Anello then put the offense back on the field, and Giordano ran the exact same play that he scored on against Ridgewood. This time, he cut back at the three and hit the end zone before the defender could adjust.
“We were going to do a fake field goal,” Giordano acknowledged, “but then somebody jumped offside. I was like, coach, do our bread and butter play. It worked against Ridgewood, worked against North Bergen (in the playoff opener).”
That was a virtual dagger to Eastside, which was finding no offensive success against a Clifton defense that they had scored 33 points on in the previous meeting. The major reason was that McQueen had no freedom to be creative.
“We had to keep him inside our tackles,” Anello related. “Last time (the 33-22 loss in early October) we were getting caught inside and we couldn’t do that this time. We had to funnel him in get some help inside.”
McQueen was held in check, so much so that he only had four rushing carries. His only big play was a 43-yard weaving scamper with two minutes left in the game, but even then the Ghosts could not put any points up.
While the defense was dominant, the Clifton running game was sensational, racking up 302 yards. Derrick Stroble led the way with 85 yards on 19 carries, while Texidor (5-81), Polanco (11-45) and Feliciano (8-45) kept the running game balanced.
“I love our running backs. I wouldn’t trade them for anybody,” Davella (9-25) said of his backfield mates. “All of them have a lot of heart.”
Lamar Rodriguez had three interceptions help Clifton pitch a shutout. |
Eastside turned it over three times in the second half, with Rodriguez getting his second and third interceptions. The former led to the final touchdown, a 6-yarder by Stroble to cap a 15-play, 60-yard march that ate up 7:29 of the clock and ended with 10:29 to go in the game.

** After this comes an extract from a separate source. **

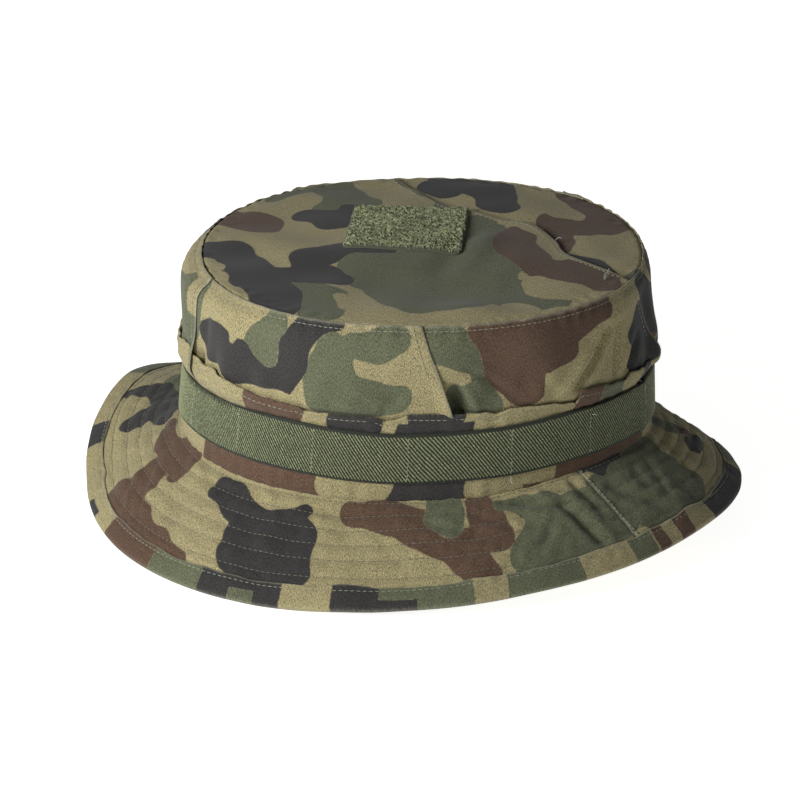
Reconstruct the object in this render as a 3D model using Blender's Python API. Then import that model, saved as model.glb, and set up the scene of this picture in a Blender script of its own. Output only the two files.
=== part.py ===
"""Boonie hat: five-panel crown, stitched brim, elastic foliage band and loop patch.

Metres, +Z up. The hat stands on its brim with the origin on the table, under the middle of
its bounding box, and its front faces -Y. Azimuth is in degrees, from +X towards +Y.
Cloth layers are mid-surface sheets given their thickness by Solidify.
"""
import math

import bmesh
import bpy
from mathutils import Vector

MM = 0.001

# Cloth and how it stacks
CLOTH = 0.6 * MM                 # crown and brim cloth
GAP = 0.3 * MM                   # air left between neighbouring layers
STIFFENER = 0.8 * MM             # interlining inside the brim
ELASTIC = 1.0 * MM
STEP = CLOTH + GAP               # from one cloth layer's middle to the next
COLUMNS = 72                     # columns of faces round the whole hat

# Crown: head opening, top oval and the wall between them
OPENING_LENGTH = 197 * MM
OPENING_DEPTH = 160 * MM
OPENING_X = 0.5 * MM
OPENING_Y = 3.3 * MM
OPENING_FORWARD = 7 * MM         # how far the widest place sits towards the front
OPENING_DIP = 3 * MM             # how much lower the opening is at its two ends
OPENING_Z = 34.65 * MM
TOP_LENGTH = 186 * MM
TOP_DEPTH = 165 * MM
TOP_X = 3.5 * MM
TOP_Y = 3.3 * MM
TOP_Z = 111.55 * MM
TOP_TILT = 1 * MM                # the rear edge is this much higher than the middle
TOP_DOME = 2.2 * MM
OVAL_POWER = 2.15                # 2 is an ellipse, more is blunter
OVAL_TURN = 3                    # degrees
# Bulge of the wall beyond the straight line from top to opening, by azimuth
SHOULDER = ((0, 2.9), (45, 2.6), (90, 3), (135, 4.5), (180, 7.2), (225, 4.5), (270, 3), (315, 2.6))
BELLY = ((0, 4.8), (45, 3.2), (90, 2), (135, 3.5), (180, 4.9), (225, 3), (270, 1.5), (315, 3.2))
WALL_ROWS = (0.985, 0.95, 0.89, 0.70, 0.53, 0.43, 0.025)   # fraction of the wall's height
SHOULDER_AT, BELLY_AT, CINCHED_AT = 0.89, 0.53, 0.43

# Side panels, anticlockwise: azimuth of the edge that each starts under, at the top and the foot
PANELS = (("side_panel_front_left", 199, 199), ("side_panel_front_right", 266, 279),
          ("side_panel_rear_right", 331, 349), ("side_panel_rear", 407, 413),
          ("side_panel_rear_left", 483, 489))
LAP = 8                          # degrees that each panel's end lies over the next one
LAP_LIFT = 1.25 * MM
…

The latter came on the final play of the game after McQueen’s 43-yard run, completing an improbable run to glory for Clifton (9-3), though you’d never know it based on the team’s thought process.
“There was no doubt in the locker room,” Anello said. “The kids fed off people saying this and that and whatever. We were the underdogs, we weren’t supposed to do this. I’m glad everyone picked us to lose. They fed off that.”
It was also personally rewarding for Anello, who took on the head coaching spot two years ago amidst comments and asides from friends and colleagues that he was stepping into a no-win situation.
“I lived in Clifton, I knew the kind of kids down here,” he said, “and I believed in the kids and we went out and got it done. I think there’s still a lot of doubters, but I hope their not doubting us anymore.”
McQueen finished 8 of 23 passing for 80 yards and had 67 rushing yards. Jaron Davis had 9 tackles and Tim Stancil and Obed Rinvil 8 apiece for the Ghosts, who were looking for their first state crown since 1963.
Giordano was 3 of 6 passing for 36 yards, while Franklin Duran had 7 tackles and a sack and Robert McClear had 5 tackles and a sack.
“I kept telling the guys, I’m going to wake up one day in my bed and it’s going to be week one,” Giordano reiterated. “It’s been a dream, a dream come true. We’ve been dreaming it since we were little kids.”